Subject: Re: passing in the booted kernel name...?
To: Todd Vierling <email@example.com>
From: David Brownlee <firstname.lastname@example.org>
Date: 01/09/1999 19:20:40
On Sat, 9 Jan 1999, Todd Vierling wrote:
> How does this help you if you TFTP in your kernel? (Shark, for instance.
> Perhaps pmaxes too, who MOP in the kernel.)
> In general, `machdep.booted_kernel' can not really be made MI, and relying
> on it in the system is Bogus.
You fall back to /netbsd and are no worse off than now.
Some options, assuming we want to be able to boot alternative kernels.
1) Status Quo:
_Must_ have a copy of the booted kernel in /netbsd. Simplest
to implement, but least functional.
2) Pass in booted name from bootloader:
If kernel is on accessible filesystem, easy win.
If kernel is not accessible, we can look at the last component
of the name and look for that in the root directory. If we don't
find it we're no worse off, but it allows people to setup their
kernels so they can effectively boot alternative kernels.
If we cannot determine the name of the kernel, default back to
/netbsd, and we lose in no more cases than the current situation.

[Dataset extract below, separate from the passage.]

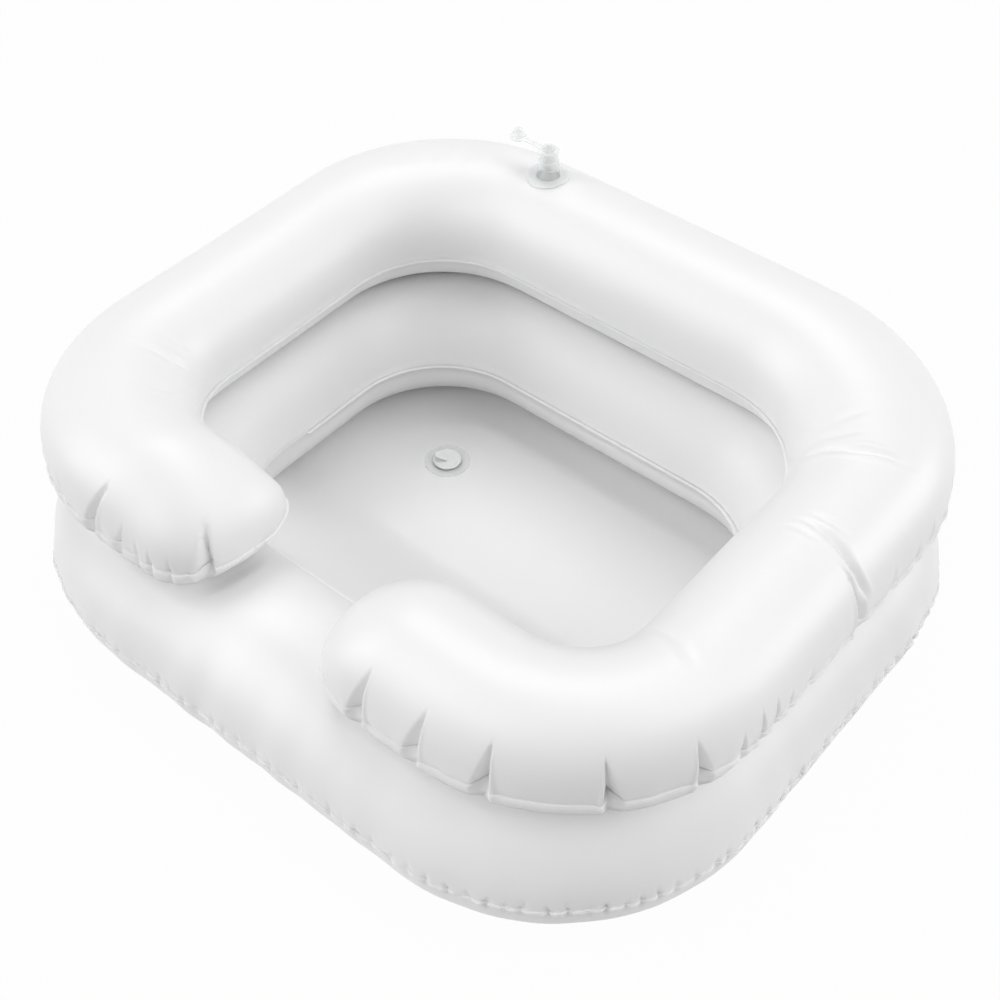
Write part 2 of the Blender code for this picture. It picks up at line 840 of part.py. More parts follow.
def stem_profile(mouth):
    """The ribbed, tapering stem: down its outer side, then up its bore."""
    root = mouth - STEM_HEIGHT - STEM_ROOT
    shoulder = mouth - STEM_HEIGHT + VALVE_FLANGE_THICKNESS + CLEARANCE
    collar = mouth - STRAP_THICKNESS - CLEARANCE
    profile = [(STEM_MOUTH_RADIUS, mouth), (STEM_MOUTH_RADIUS, collar)]
    low, high = RIB_SPAN_SHARES
    for rib in range(RIB_COUNT):
        share = high + (low - high) * rib / (RIB_COUNT - 1)
        z = shoulder + (mouth - shoulder) * share
        radius = STEM_MOUTH_RADIUS + (STEM_BASE_RADIUS - STEM_MOUTH_RADIUS) * (1 - share)
        profile += [
            (radius - RIB_HEIGHT / 2, z + RIB_WIDTH),
            (radius + RIB_HEIGHT / 2, z + RIB_WIDTH / 2),
            (radius + RIB_HEIGHT / 2, z - RIB_WIDTH / 2),
            (radius - RIB_HEIGHT / 2, z - RIB_WIDTH),
        ]
    return profile + [
        (STEM_BASE_RADIUS, shoulder),
        (STEM_BASE_RADIUS, root),
        (STEM_BORE_RADIUS, root),
        (STEM_BORE_RADIUS, mouth),
    ]


def build_check_flap(name, place, mouth, parts):
    """A thin disc under the stem's bore."""
    radius = STEM_BORE_RADIUS + FLAP_OVERLAP
    top = mouth - STEM_HEIGHT - STEM_ROOT - CLEARANCE
    profile = [(0, top), (radius, top), (radius, top - FLAP_THICKNESS), (0, top - FLAP_THICKNESS)]
    flap = add_turned(name, profile, CLEAR_PVC, parts)
    flap.matrix_world = place
    return flap


def build_strap(name, place, mouth, parts):
    """A collar round the stem's mouth with a tongue that ends at the fold."""
    outline = bpy.data.curves.new(name, "CURVE")
    outline.dimensions = "2D"
    outline.fill_mode = "BOTH"
    outline.extrude = STRAP_THICKNESS / 2
    outer = STEM_MOUTH_RADIUS + CLEARANCE + COLLAR_WALL
    half = STRAP_WIDTH / 2
    opening = math.asin(half / outer)
    rim = []
    for step in range(ROUND_STEPS + 1):
        angle = math.pi + opening + (math.tau - 2 * opening) * step / ROUND_STEPS
        rim.append((outer * math.cos(angle), outer * math.sin(angle)))
    fold = -(STRAP_REACH - CLEARANCE)
    rim += [(fold, half), (fold, -half)]
    inner = STEM_MOUTH_RADIUS + CLEARANCE
    hole = []
    for step in range(ROUND_STEPS):
        angle = math.tau * step / ROUND_STEPS
        hole.append((inner * math.cos(angle), inner * math.sin(angle)))
    for points in (rim, hole):
        spline = outline.splines.new("POLY")
        spline.points.add(len(points) - 1)
        for made, (x, y) in zip(spline.points, points):
            made.co = (x, y, 0, 1)
        spline.use_cyclic_u = True
    strap = add_object(name, outline, CLEAR_PVC, parts)
    strap.matrix_world = place @ Matrix.Translation((0, 0, mouth - STRAP_THICKNESS / 2))


def build_stopper(name, place, mouth, closed, parts, cutters):
    """The stopper with its half of the strap, beside the mouth plug-up, or folded over into it."""
    plug_radius = STEM_BORE_RADIUS - CLEARANCE
    head = STOPPER_HEAD_THICKNESS
    stopper = add_turned(
        name,
        [
            (0, STOPPER_LENGTH),
            (STOPPER_TIP_RADIUS / 2, STOPPER_LENGTH),
            (STOPPER_TIP_RADIUS, STOPPER_LENGTH - STOPPER_TIP_RADIUS / 3),
            (plug_radius, STOPPER_LENGTH / 4),
            (plug_radius, 0),
            (STOPPER_HEAD_RADIUS, 0),
            (STOPPER_HEAD_RADIUS, -head * MOUTH_RIM_SHARE),
            (STOPPER_HEAD_RADIUS * MOUTH_RIM_SHARE, -head),
            (0, -head),
        ],
        CLEAR_PVC,
        parts,
    )
    baked(stopper)
    tongue = add_box(
        f"{name}_tongue",
        (STOPPER_HEAD_RADIUS * MOUTH_RIM_SHARE, -STRAP_WIDTH / 2, -STRAP_THICKNESS),
        (STRAP_REACH - CLEARANCE, STRAP_WIDTH / 2, 0),
        CLEAR_PVC,
        cutters,
    )
    as_cutter(tongue)
    add_boolean(stopper, tongue, "UNION")
    fold = Vector((-STRAP_REACH, 0, mouth + CLEARANCE / 2))
    beside = Matrix.Translation((-2 * STRAP_REACH, 0, mouth))
    if closed:
        over = Matrix.Translation(fold) @ Matrix.Rotation(math.pi, 4, "Y") @ Matrix.Translation(-fold)
        beside = over @ beside
    stopper.matrix_world = place @ beside
    tongue.matrix_world = place @ beside


def cut_stem_hole(sheet, name, tube, place, cutters):
    """Opens the ring's top sheet under a valve, so that the stem can be pushed in."""
    radius = STEM_BASE_RADIUS + CLEARANCE
    low = skin_height(tube, place, radius) - OVERRUN
    profile = [(0, OVERRUN), (radius, OVERRUN), (radius, low), (0, low)]
    cutter = add_turned(name, profile, CLEAR_PVC, cutters)
    cutter.matrix_world = place
    add_boolean(sheet, as_cutter(baked(cutter)), "DIFFERENCE")


def stem_travel():
    """How far a stem is pushed in: until its strap lands on the flange."""
    return STEM_HEIGHT - VALVE_FLANGE_THICKNESS - CLEARANCE - STRAP_THICKNESS


def build_valve(prefix, sheet, tube, angle, pushed, closed, flip, parts, cutters):
    place = valve_place(tube, angle, VALVE_X, flip)
    mouth = CLEARANCE + STEM_HEIGHT
    if pushed:
        mouth -= stem_travel()
    cut_stem_hole(sheet, f"{prefix}_valve_hole", tube, place, cutters)
    build_valve_flange(f"{prefix}_valve_flange", tube, place, parts)
    stem = add_turned(f"{prefix}_valve_stem", stem_profile(mouth), CLEAR_PVC, parts)
    stem.matrix_world = place
    build_check_flap(f"{prefix}_valve_check_flap", place, mouth, parts)
    build_strap(f"{prefix}_valve_strap", place, mouth, parts)
    build_stopper(f"{prefix}_valve_stopper", place, mouth, closed, parts, cutters)


def main():
    clear_scene()
    parts = new_collection("hair_washing_basin")
    cutters = new_collection("cutters")
    upper_sheet = build_upper_ring(parts)
    lower_sheet = build_lower_ring(parts)
    build_floor(parts)
    build_drain(parts)
    build_valve("upper", upper_sheet, UPPER, math.pi / 2, False, False, False, parts, cutters)
    build_valve(
        "lower", lower_sheet, LOWER, LOWER_VALVE_ANGLE, True, True, True, parts, cutters
    )


main()
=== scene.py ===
# %% [markdown]
# # An inflatable hair-washing basin
# The basin is welded from thin white PVC sheet. A closed lower ring and an open upper ring hold
# air, a floor sheet closes the bowl, and clear PVC parts let air in and water out. The solids of
# the CAD model fix where everything is. This lesson gives those places the skin of a real blown-up
# sheet: welded seams, pleats where the seams bend, folds over the bends, and a soft plastic sheen.

# %% Load the frame
import math

import bpy
import numpy as np
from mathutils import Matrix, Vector


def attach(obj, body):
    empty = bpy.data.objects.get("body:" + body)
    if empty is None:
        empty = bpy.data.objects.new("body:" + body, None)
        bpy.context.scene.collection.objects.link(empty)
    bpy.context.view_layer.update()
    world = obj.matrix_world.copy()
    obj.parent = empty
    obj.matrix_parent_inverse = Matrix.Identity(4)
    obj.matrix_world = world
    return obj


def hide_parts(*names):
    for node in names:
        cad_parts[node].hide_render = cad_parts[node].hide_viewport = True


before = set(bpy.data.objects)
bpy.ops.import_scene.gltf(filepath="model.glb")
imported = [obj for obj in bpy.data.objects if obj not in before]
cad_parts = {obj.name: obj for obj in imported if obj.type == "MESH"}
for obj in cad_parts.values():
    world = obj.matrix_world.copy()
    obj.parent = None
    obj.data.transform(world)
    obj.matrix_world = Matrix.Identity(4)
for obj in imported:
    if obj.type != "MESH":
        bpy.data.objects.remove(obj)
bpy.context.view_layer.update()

# %% [markdown]
# ## The camera
# A photograph of this kind is taken from above, a long step away, so that the bowl shows. The
# place and the lens were worked out once from the basin's own outlines and are given here as plain
# sizes.

# %% Camera
CAMERA_PLACE = Vector((0.5275, -0.6261, 0.9475))
CAMERA_AIM = Vector((0.02453, -0.02176, 0.1200))

camera_data = bpy.data.cameras.new("camera")
camera_data.lens = 56.93
camera_data.sensor_width = 36.0
camera = bpy.data.objects.new("camera", camera_data)
bpy.context.scene.collection.objects.link(camera)
camera.location = CAMERA_PLACE
camera.rotation_euler = (CAMERA_AIM - CAMERA_PLACE).to_track_quat("-Z", "Y").to_euler()
bpy.context.scene.camera = camera
print("camera at", tuple(round(c, 3) for c in CAMERA_PLACE))

# %% [markdown]
# ## Helpers for sheets
# Every sheet here starts as Blender's grid primitive, which is what the real one starts as: a flat
# piece of film. Code then carries each vertex of the grid to its place on the blown-up shape. The
# grid keeps its UV map, so that u runs along the ring and v runs across the sheet.


# %% A flat sheet, laid into shape
def lay_sheet(name, points, flip):
    """A grid whose vertices are carried to points[i, j]: i along the sheet, j across it."""
    along, across = points.shape[:2]
    bpy.ops.mesh.primitive_grid_add(x_subdivisions=along - 1, y_subdivisions=across - 1, size=1)
    sheet = bpy.context.object
    sheet.name = name
    flat = np.empty(len(sheet.data.vertices) * 3, np.float32)
    sheet.data.vertices.foreach_get("co", flat)
    flat = flat.reshape(-1, 3)
    i = np.rint((flat[:, 0] + 0.5) * (along - 1)).astype(int)
    j = np.rint((flat[:, 1] + 0.5) * (across - 1)).astype(int)
    sheet.data.vertices.foreach_set("co", points[i, j].astype(np.float32).ravel())
    sheet.data.update()
    bpy.ops.object.mode_set(mode="EDIT")
    bpy.ops.mesh.select_all(action="SELECT")
    bpy.ops.mesh.remove_doubles(threshold=0.00001)
    if flip:
        bpy.ops.mesh.flip_normals()
    bpy.ops.object.mode_set(mode="OBJECT")
    bpy.ops.object.shade_smooth()
    return sheet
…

3) Boot loader loads necessary symbols, rc generates kvm.db, then kernel
releases memory. If symbols not found, fall back to one of the above
If the bootloader has support, we win (symbol wise) every time.
We waste some memory during early bootup. Could be a problem in
some memory poor machines, particlarly if booting single user.
The current situation loses when booting alternative kernels on all
machines. Option 2 wins with no effort on most machines, and allows
it to work with a little effort on the rest. Option 3 automatically
wins in more cases, but with the memory overhead during early boot.